# Общий раздел > Образование и развитие > Кругозор >  "Одно окно"

## Akasey

Раньше не задумывался о этом принципе, но при оформлении квартиры пришлось вплотную столкнуться с этим "окном". Мнение о нём осталось крайне отрицательное. Чтоб набрать справок, мне приходилось метаться по всем инстанциям самому, ПЛАТИТЬ абсолютно за все справки!!! А сталкивались ли вы с этим "окном"? и какое впечатление о нём осталось???

----------


## Sanych

Да. Сталкивался. И вот моё мнение. Раньше надо было по разу в 10 кабинетов ходить, теперь в один 10 раз. Мозгов у чинуш наших так и не хватило понять, что подразумевается в цивилизованном мире под формулировкой "Правило одного окна" или как её называют на западе - "Правило одной двери".
Что бы нашим было понятно как работать, надо было назвать - "Правило двух приходов". Первый раз ты пришёл и изложил свое дело. Второй раз пришёл и забрал все документы.

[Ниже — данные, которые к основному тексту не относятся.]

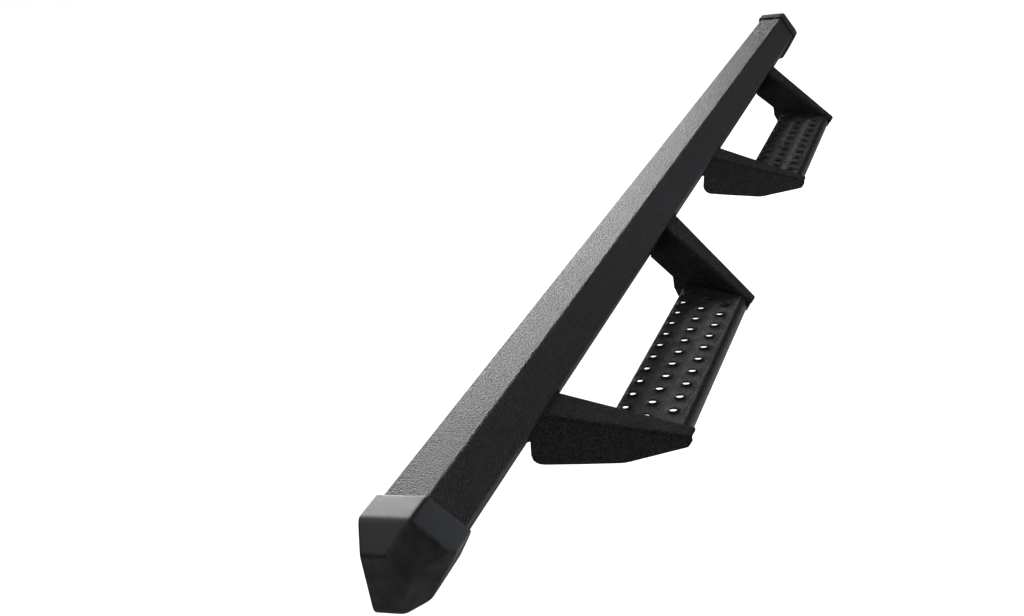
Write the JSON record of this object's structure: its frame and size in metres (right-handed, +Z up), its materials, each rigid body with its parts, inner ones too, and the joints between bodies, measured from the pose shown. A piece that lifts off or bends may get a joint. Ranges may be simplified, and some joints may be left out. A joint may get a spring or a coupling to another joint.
{
  "type": "running board",
  "caption": "Long half-hexagon tube with faceted end caps and two drop-down steps on folded brackets, which bolts along the side of a pickup truck.",
  "frame": {"origin": "middle of the flat back, which faces the vehicle: halfway along the board and halfway up the tube", "axes": "+X along the board, towards the end that is farther from its nearest step; +Y to the vehicle; +Z up as installed"},
  "size_m": [2.2034, 0.1985, 0.1375],
  "materials": {
    "powder_coat": "black textured powder coat, fine grain",
    "cap_plastic": "black moulded plastic, satin and faintly mottled",
    "zinc": "bright zinc plate"
  },
  "bodies": {
    "root": {"outer_shell": "powder_coat", "mounting_plate": "powder_coat", "rear_step_bracket_rear": "powder_coat", "rear_step_bracket_front": "powder_coat", "front_step_bracket_rear": "powder_coat", "front_step_bracket_front": "powder_coat", "rear_step_tread": "powder_coat", "front_step_tread": "powder_coat", "end_cap_rear": "cap_plastic", "end_cap_front": "cap_plastic", "threaded_insert_rear_upper": "zinc", "threaded_insert_rear_lower": "zinc", "threaded_insert_middle_upper": "zinc", "threaded_insert_middle_lower": "zinc", "threaded_insert_front_upper": "zinc", "threaded_insert_front_lower": "zinc", "cap_screw_rear_upper": "zinc", "cap_screw_rear_lower": "zinc", "cap_screw_front_upper": "zinc", "cap_screw_front_lower": "zinc"}
  },
  "joints": []
}
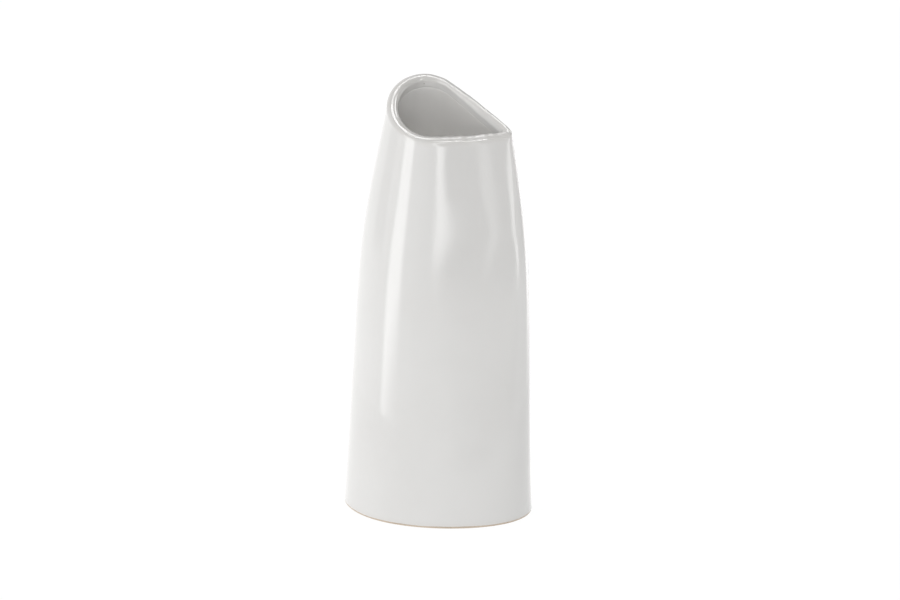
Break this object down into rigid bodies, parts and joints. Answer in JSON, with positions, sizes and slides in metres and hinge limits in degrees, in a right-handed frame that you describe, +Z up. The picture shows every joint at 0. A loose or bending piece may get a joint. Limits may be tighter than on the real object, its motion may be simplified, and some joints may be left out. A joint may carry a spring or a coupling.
{
  "type": "flower vase",
  "caption": "Free-standing flower vase: an egg-shaped foot, a wall that narrows to a teardrop mouth, and a thick rounded rim cut at a slant.",
  "frame": {"origin": "middle of the foot on the standing surface", "axes": "+Z up, -X towards the round lobe, +X towards the narrow nose, +Y towards the high side of the slanted rim"},
  "size_m": [0.1173, 0.0912, 0.2626],
  "materials": {
    "bare_clay": "fired, unglazed and matt; only the foot shows",
    "white_glaze": "glossy, smooth, slightly warm white",
    "liner_glaze": "glossy white liner coat"
  },
  "bodies": {
    "root": {"clay_body": "bare_clay", "outer_glaze": "white_glaze", "inner_glaze": "liner_glaze"}
  },
  "joints": []
}
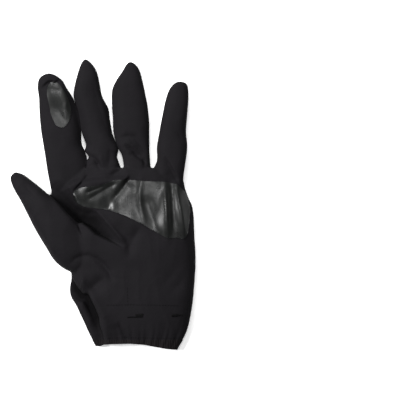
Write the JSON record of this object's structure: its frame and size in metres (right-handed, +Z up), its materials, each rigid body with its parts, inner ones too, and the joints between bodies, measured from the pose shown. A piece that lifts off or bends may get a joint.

А поработать должны конторы между собой и по своим каналам. А не сидеть с умным видом и наглую рожу строить.

----------


## Akasey

во-во

мне приходилось идти в исполком за справкой, так меня оттуда отправили в ЖЕС за другой, а в ЖЭСе сказали пока не пропишешся не дадим, дальше в паспортный стол. И всё обратным чередом. И за каждую справку ещё платить надо было. С таким намёком что типа если есть деньги квартиру покупать, то заплати ещё немного.

----------


## vova230

У нас "Одно окно" превратилось в "Одни двери" когда искусственно создаются очереди из тех, кому нужно просто какую-то подпись или никому не нужную справку. Главное очередную птичку в отчет поставить, а как люди с этим будут жить никому не важно.

----------